Cette lutte s'ouvre au plaisir

20 - C'est en tant que lutte sur le plaisir qu'il faut d'abord concevoir la lutte du doute. Il y a d'abord une interrogation phénoménale : le plaisir est-il son propre mouvement, dont la maîtrise est momentanément perdue, et qui ne s'atteint que parce que cette maîtrise est perdue ? Ou bien le plaisir est-il justement une maîtrise, et il faut pousser la maîtrise jusqu'à son extrémité, c'est-à-dire jusqu'à son contraire, sa perte, qui est alors équivalente à la perte du plaisir ? Vaste débat d'amants, si souvent commencé et qui reste toujours au centre de ce que nous croyons, individus et genre, soumis à notre doute !
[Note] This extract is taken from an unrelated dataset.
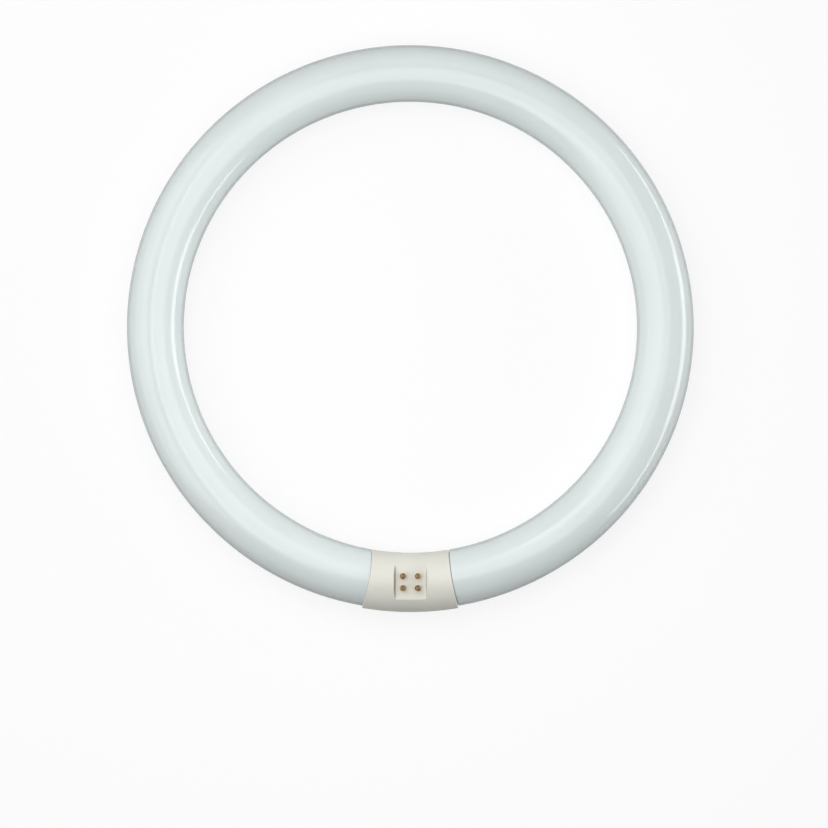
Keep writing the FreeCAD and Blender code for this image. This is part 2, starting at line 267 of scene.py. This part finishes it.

Il y a ensuite une interrogation téléologique : le plaisir mérite-t-il cette première place ? Sinon, doit-on l'évacuer comme hors-d'œuvre, ou bien le retenir comme dessert ? Faut-il s'adonner à ce doute, avec le risque, à ce stade de croire, d'oublier les ambitions de la conscience, ou bien faut-il retenir ce doute, avec le poids écrasant de devoir le supporter à travers toutes les autres batailles de la lutte du doute ?

Il y a enfin une interrogation sociale et historique : atteindre le plaisir, éteindre le plaisir est-il permis ? En ennemi du plaisir, le travail de la morale patriarcale, économiste, utilitariste dit non. Les sciences parasites de cette question, que sont la psychologie et la psychiatrie, ont montré la profonde culpabilité multiforme qui agit contre le doute même en prétendant le résoudre, le devancer. La guillotine du subconscient est à l'entrée et à la sortie du champ de bataille, est la pesanteur qui alourdit à tel point la lutte du doute que l'engagement initial, qui paraissait hors de tout contrôle l'instant d'avant, est maintenant si faible et dérisoire que de nombreux courages ont fait demi-tour à cet endroit.

La volonté est réquisitionnée

21 - Le premier moyen de la lutte du doute est la volonté. Hume l'avait pressenti : « Croire consiste en quelque chose qui ne dépend pas de la volonté mais doit provenir de causes et principes dont nous ne sommes pas maîtres.  » En effet, la naissance de la volonté provient de la perte de contrôle dans la lutte du doute ; et c'est donc la volonté qui dépend du croire comme une tentative d'en résoudre le doute, et non l'inverse. La volonté est cette concentration de l'engagement pour résoudre la crise du doute. Vouloir, c'est transformer l'émotion de croire en outil pour achever le doute.

La volonté est la violence du croire

22 - Contrairement à croire, qui est une recherche de son but, la volonté est produite et n'apparaît que par son but, comme l'affirme Nietzsche lorsque, dans son 'Gai Savoir', il dépasse l'auteur du 'Monde comme volonté et comme représentation' : « Schopenhauer croyait, comme tout le monde, que vouloir est simple et immédiat. » Il n'y a pas d'autre volonté que d'en finir avec le doute. La volonté est la tentative de maîtrise du désir, c'est transformer en force l'émotion, c'est forcer l'engagement pour supprimer l'oscillation du doute. La volonté clôt le champ de bataille pour y faire la décision. Elle fortifie et protège. Mais ces défenses qu'elle construit deviennent aussi des prisons, comme le caractère, qui permet au croire de vaincre le doute, mais en supprimant l'ouverture contenue dans le doute.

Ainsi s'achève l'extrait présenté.